> [ENTRIES]:
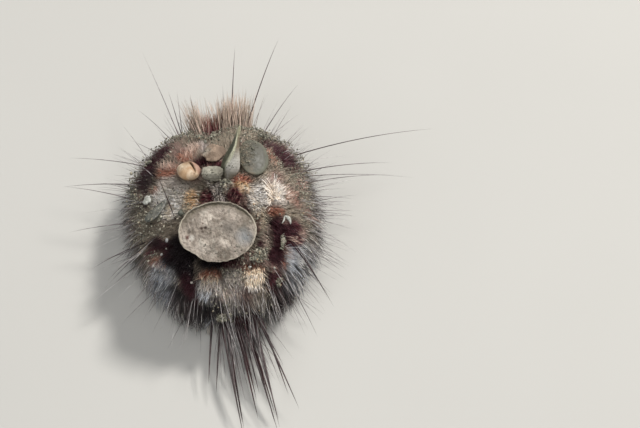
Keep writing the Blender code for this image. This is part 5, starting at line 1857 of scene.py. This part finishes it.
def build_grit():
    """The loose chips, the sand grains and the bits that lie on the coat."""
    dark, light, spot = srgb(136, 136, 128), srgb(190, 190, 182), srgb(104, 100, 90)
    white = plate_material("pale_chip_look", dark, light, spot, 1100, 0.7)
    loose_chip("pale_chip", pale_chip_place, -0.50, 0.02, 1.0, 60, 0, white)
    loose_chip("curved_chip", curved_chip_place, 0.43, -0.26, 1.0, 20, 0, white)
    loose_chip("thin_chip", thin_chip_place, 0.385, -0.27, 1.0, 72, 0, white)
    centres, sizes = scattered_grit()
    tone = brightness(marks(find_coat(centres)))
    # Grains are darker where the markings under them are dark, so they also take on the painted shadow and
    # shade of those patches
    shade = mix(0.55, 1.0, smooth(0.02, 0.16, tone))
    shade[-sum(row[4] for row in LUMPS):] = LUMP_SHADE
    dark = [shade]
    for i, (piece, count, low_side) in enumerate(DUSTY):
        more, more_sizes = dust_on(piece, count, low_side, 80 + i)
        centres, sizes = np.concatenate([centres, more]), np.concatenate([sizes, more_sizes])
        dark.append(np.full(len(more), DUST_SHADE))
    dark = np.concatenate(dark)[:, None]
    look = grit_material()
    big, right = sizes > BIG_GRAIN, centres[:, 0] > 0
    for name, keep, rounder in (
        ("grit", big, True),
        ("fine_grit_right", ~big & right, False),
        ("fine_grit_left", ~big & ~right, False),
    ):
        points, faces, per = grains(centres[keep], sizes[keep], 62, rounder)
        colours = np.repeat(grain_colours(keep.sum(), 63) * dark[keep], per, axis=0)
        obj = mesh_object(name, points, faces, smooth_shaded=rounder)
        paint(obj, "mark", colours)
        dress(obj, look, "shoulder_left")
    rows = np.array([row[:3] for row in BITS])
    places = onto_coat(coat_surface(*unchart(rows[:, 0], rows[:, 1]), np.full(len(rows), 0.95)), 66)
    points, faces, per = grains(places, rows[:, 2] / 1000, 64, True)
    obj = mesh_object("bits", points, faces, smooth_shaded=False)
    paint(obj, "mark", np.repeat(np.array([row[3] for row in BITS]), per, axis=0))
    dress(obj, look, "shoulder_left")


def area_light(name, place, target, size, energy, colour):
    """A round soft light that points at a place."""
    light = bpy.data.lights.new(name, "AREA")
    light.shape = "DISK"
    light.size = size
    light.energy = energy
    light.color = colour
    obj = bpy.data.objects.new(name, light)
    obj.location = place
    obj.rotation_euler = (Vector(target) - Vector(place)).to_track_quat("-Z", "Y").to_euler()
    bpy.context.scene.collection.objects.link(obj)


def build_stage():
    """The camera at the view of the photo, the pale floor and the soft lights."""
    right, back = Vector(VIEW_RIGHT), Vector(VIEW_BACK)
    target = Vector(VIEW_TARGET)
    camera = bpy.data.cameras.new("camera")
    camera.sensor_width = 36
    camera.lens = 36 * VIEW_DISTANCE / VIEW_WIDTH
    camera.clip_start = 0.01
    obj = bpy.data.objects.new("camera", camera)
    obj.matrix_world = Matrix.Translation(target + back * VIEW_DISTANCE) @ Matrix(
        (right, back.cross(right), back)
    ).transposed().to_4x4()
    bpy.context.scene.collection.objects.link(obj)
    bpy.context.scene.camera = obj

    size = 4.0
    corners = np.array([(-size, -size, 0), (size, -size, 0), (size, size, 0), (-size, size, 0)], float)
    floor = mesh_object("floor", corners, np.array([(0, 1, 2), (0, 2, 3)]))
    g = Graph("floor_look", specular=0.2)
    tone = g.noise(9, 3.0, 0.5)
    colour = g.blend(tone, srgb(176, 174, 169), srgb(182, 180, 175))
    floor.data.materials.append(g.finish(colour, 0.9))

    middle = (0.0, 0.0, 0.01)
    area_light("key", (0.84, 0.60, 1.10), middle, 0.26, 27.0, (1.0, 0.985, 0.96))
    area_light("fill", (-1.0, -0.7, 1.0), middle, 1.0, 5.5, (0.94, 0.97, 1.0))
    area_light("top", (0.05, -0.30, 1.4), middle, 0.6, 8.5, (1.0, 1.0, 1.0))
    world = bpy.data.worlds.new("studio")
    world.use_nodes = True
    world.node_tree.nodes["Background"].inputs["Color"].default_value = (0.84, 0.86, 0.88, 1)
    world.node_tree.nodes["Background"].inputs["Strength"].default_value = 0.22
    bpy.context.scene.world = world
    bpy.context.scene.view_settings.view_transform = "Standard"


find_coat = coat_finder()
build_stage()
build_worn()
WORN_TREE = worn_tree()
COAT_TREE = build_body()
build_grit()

* * *

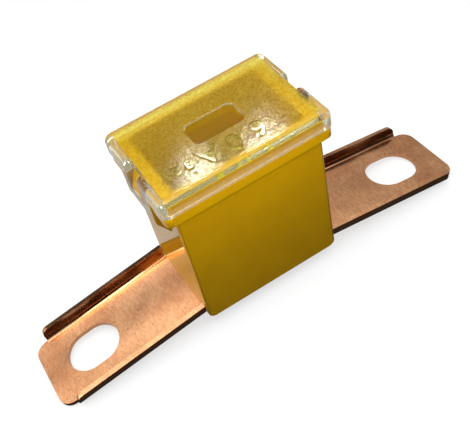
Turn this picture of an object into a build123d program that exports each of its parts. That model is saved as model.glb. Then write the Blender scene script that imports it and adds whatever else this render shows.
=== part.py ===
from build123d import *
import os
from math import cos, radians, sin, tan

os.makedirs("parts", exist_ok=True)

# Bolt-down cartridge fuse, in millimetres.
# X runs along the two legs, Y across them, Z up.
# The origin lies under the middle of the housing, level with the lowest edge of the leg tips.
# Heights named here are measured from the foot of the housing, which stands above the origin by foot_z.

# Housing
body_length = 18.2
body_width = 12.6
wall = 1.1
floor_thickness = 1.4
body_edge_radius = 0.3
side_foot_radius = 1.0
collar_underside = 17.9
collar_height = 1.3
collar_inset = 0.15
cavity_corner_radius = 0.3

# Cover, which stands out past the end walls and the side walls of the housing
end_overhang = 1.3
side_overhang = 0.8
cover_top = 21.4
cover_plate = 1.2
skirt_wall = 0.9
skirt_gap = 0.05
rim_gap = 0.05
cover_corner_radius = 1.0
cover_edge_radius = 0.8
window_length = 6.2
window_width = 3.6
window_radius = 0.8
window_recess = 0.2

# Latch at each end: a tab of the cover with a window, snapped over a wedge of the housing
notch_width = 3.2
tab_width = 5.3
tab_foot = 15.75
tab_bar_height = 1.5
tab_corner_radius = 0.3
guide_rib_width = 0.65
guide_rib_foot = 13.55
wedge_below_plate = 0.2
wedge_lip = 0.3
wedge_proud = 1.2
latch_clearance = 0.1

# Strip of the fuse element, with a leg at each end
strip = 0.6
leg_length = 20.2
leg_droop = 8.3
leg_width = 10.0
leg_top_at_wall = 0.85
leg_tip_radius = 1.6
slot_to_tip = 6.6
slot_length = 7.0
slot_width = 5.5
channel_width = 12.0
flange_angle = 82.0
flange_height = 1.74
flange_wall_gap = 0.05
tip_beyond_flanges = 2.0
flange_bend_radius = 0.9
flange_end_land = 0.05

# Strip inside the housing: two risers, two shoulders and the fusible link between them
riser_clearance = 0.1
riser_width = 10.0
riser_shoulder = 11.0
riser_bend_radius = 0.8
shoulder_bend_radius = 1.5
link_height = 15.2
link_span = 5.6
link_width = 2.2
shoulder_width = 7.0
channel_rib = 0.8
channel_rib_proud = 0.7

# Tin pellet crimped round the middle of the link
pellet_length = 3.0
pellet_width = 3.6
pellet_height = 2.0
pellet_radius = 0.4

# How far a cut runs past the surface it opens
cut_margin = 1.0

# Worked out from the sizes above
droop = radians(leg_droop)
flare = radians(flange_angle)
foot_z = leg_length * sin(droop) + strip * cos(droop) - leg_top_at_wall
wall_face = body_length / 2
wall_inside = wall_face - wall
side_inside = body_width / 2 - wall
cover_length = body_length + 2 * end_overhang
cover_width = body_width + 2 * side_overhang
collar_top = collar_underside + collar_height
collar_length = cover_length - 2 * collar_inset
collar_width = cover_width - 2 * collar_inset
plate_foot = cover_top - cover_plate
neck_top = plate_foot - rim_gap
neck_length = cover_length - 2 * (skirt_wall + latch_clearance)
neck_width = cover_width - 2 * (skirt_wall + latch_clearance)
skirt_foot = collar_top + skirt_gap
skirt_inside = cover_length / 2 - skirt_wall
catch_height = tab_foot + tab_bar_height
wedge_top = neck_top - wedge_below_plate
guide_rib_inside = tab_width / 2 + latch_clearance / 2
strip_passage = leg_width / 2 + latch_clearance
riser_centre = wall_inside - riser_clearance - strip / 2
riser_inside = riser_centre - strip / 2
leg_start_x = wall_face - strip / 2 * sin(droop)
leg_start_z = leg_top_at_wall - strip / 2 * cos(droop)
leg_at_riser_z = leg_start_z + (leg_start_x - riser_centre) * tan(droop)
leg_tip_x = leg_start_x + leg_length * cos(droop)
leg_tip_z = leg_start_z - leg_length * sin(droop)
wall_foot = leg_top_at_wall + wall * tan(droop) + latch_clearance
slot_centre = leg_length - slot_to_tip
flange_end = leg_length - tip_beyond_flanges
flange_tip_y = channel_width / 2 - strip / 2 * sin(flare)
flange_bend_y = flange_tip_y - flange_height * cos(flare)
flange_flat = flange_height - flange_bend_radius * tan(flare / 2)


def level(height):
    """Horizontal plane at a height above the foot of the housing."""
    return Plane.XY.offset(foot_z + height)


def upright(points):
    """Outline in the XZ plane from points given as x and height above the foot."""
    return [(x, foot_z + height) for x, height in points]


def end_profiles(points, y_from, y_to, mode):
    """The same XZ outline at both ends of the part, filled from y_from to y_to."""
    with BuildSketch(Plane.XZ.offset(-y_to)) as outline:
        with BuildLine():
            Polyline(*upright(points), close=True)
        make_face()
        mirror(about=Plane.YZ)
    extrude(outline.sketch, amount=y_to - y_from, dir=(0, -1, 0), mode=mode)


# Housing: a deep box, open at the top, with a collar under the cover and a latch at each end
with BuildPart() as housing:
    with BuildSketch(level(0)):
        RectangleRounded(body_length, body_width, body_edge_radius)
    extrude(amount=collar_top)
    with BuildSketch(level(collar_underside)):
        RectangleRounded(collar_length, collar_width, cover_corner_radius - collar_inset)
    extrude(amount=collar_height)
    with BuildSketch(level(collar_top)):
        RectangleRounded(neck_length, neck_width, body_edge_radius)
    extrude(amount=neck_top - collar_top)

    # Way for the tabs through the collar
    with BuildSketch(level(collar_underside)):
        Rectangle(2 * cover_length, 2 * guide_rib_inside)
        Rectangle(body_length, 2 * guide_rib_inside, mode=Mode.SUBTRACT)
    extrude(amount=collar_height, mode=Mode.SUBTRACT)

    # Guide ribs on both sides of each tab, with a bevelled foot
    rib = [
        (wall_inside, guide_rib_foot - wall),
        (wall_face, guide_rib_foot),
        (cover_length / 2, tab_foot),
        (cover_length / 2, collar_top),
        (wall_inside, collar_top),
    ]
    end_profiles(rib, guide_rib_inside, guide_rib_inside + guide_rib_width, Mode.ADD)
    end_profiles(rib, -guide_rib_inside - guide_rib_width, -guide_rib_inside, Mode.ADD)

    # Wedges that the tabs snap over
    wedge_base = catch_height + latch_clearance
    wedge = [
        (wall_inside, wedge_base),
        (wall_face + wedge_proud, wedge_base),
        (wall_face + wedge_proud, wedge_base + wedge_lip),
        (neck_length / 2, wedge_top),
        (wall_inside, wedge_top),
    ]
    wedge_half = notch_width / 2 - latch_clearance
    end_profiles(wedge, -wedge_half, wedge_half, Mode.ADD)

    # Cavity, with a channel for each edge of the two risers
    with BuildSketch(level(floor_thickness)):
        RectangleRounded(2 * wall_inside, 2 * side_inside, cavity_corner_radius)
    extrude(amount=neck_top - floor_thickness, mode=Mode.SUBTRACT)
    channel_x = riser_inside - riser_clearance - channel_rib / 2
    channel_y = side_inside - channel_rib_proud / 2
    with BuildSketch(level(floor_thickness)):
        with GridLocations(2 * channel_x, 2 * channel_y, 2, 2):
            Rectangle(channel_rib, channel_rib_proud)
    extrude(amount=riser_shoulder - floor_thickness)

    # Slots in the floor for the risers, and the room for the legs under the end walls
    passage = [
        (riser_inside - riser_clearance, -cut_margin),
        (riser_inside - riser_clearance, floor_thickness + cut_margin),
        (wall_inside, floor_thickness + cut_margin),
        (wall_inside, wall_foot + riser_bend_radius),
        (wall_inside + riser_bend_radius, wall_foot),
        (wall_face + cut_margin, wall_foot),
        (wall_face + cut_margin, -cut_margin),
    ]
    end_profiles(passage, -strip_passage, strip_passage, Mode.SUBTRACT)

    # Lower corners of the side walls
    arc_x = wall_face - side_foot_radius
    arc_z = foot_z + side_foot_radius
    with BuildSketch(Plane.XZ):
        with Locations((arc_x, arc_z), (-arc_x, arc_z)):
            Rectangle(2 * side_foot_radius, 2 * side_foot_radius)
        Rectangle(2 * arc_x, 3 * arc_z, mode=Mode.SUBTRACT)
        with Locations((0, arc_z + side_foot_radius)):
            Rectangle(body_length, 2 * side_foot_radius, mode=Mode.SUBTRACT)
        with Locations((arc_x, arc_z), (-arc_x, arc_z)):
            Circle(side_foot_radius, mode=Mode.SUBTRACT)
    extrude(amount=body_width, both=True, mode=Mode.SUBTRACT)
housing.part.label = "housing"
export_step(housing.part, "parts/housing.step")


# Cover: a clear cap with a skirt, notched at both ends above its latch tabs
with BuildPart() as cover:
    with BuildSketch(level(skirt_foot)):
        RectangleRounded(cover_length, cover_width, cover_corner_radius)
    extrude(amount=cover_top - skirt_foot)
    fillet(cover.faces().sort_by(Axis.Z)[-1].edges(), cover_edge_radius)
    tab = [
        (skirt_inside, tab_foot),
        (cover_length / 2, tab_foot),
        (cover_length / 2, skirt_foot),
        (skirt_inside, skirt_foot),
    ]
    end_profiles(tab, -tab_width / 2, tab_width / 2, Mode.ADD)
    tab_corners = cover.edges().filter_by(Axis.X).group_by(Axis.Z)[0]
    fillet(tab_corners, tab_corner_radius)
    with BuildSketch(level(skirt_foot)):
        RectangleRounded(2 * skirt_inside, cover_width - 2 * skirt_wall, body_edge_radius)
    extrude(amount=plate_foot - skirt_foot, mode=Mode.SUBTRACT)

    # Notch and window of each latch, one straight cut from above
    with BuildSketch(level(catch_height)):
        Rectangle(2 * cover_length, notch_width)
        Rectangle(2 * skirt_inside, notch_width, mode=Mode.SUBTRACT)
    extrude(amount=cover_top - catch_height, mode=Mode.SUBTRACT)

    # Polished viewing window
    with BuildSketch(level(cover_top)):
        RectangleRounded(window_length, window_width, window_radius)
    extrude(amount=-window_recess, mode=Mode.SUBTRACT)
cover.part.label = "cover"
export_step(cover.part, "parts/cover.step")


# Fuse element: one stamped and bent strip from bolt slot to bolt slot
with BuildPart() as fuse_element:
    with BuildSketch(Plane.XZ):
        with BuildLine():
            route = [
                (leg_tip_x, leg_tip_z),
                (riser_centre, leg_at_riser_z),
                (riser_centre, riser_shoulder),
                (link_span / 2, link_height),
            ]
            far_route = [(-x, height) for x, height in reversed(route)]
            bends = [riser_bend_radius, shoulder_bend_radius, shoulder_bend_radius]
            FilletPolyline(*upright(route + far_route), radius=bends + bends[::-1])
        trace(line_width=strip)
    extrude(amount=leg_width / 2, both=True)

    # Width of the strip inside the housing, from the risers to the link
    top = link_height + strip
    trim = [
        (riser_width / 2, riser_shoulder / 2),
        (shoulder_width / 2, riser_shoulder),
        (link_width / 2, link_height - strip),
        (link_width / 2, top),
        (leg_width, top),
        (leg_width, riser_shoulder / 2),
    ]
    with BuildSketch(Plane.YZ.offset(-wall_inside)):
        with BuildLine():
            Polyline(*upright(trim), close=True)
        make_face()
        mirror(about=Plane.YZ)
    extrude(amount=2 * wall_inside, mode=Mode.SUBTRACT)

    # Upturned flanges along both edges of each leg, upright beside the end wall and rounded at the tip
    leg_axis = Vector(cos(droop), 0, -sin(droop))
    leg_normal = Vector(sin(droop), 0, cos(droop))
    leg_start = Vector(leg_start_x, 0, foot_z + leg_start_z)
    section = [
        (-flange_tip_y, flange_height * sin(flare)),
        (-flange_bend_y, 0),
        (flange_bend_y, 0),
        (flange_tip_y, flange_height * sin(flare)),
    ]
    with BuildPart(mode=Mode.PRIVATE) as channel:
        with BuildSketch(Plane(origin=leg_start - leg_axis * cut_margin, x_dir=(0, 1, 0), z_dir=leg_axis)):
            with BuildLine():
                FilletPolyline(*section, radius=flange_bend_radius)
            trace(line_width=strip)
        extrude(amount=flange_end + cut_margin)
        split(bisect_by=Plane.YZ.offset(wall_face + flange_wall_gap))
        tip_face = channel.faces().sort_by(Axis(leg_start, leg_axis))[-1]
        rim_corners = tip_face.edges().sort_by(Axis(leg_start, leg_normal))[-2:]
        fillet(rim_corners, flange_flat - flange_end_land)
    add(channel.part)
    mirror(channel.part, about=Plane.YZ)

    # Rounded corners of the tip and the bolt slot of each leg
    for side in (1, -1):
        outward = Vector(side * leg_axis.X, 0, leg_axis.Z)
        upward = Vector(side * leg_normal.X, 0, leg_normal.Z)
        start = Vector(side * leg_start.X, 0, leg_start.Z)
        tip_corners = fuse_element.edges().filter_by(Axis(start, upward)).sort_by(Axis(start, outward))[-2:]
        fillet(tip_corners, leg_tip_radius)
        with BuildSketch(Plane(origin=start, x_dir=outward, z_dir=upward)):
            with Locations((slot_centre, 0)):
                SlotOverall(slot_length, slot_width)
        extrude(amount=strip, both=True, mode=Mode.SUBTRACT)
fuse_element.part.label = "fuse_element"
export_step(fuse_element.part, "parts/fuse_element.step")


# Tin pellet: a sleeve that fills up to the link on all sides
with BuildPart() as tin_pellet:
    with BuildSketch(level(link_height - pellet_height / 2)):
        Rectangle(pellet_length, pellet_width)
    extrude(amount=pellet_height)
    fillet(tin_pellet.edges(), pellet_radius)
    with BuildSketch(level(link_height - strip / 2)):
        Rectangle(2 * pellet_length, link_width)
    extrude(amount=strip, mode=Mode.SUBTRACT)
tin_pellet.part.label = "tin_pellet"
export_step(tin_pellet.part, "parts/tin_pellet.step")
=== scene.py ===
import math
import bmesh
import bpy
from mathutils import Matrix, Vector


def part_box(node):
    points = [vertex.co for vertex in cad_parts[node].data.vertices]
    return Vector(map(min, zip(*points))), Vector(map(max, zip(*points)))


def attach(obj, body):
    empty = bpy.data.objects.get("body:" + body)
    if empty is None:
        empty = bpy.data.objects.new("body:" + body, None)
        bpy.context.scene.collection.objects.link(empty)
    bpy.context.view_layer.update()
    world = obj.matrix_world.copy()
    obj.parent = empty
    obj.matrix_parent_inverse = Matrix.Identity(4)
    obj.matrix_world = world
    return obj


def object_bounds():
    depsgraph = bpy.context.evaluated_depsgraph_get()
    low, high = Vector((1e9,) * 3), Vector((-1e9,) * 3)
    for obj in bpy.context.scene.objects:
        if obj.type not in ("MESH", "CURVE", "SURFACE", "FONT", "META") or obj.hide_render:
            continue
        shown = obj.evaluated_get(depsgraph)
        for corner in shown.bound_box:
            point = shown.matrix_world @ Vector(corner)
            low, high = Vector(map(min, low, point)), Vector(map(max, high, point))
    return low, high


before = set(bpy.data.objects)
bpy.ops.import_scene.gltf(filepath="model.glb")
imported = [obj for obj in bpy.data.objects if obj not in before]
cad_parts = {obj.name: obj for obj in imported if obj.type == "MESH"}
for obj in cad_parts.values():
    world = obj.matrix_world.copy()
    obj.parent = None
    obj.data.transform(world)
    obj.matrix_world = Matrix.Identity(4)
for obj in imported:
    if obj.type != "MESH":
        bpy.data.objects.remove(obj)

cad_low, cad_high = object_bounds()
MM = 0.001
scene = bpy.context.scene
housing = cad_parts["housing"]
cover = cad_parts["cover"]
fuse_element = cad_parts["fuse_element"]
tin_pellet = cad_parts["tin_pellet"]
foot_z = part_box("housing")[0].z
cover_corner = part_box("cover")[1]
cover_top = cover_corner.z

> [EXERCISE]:
Within the listing above, give again exactly every line from the line with "# Tin pellet: a" through the line with "obj.matrix_world = Matrix.Identity(4)", both included, and no other line.

> [FINISHED TASK]:
# Tin pellet: a sleeve that fills up to the link on all sides
with BuildPart() as tin_pellet:
    with BuildSketch(level(link_height - pellet_height / 2)):
        Rectangle(pellet_length, pellet_width)
    extrude(amount=pellet_height)
    fillet(tin_pellet.edges(), pellet_radius)
    with BuildSketch(level(link_height - strip / 2)):
        Rectangle(2 * pellet_length, link_width)
    extrude(amount=strip, mode=Mode.SUBTRACT)
tin_pellet.part.label = "tin_pellet"
export_step(tin_pellet.part, "parts/tin_pellet.step")
=== scene.py ===
import math
import bmesh
import bpy
from mathutils import Matrix, Vector


def part_box(node):
    points = [vertex.co for vertex in cad_parts[node].data.vertices]
    return Vector(map(min, zip(*points))), Vector(map(max, zip(*points)))


def attach(obj, body):
    empty = bpy.data.objects.get("body:" + body)
    if empty is None:
        empty = bpy.data.objects.new("body:" + body, None)
        bpy.context.scene.collection.objects.link(empty)
    bpy.context.view_layer.update()
    world = obj.matrix_world.copy()
    obj.parent = empty
    obj.matrix_parent_inverse = Matrix.Identity(4)
    obj.matrix_world = world
    return obj


def object_bounds():
    depsgraph = bpy.context.evaluated_depsgraph_get()
    low, high = Vector((1e9,) * 3), Vector((-1e9,) * 3)
    for obj in bpy.context.scene.objects:
        if obj.type not in ("MESH", "CURVE", "SURFACE", "FONT", "META") or obj.hide_render:
            continue
        shown = obj.evaluated_get(depsgraph)
        for corner in shown.bound_box:
            point = shown.matrix_world @ Vector(corner)
            low, high = Vector(map(min, low, point)), Vector(map(max, high, point))
    return low, high


before = set(bpy.data.objects)
bpy.ops.import_scene.gltf(filepath="model.glb")
imported = [obj for obj in bpy.data.objects if obj not in before]
cad_parts = {obj.name: obj for obj in imported if obj.type == "MESH"}
for obj in cad_parts.values():
    world = obj.matrix_world.copy()
    obj.parent = None
    obj.data.transform(world)
    obj.matrix_world = Matrix.Identity(4)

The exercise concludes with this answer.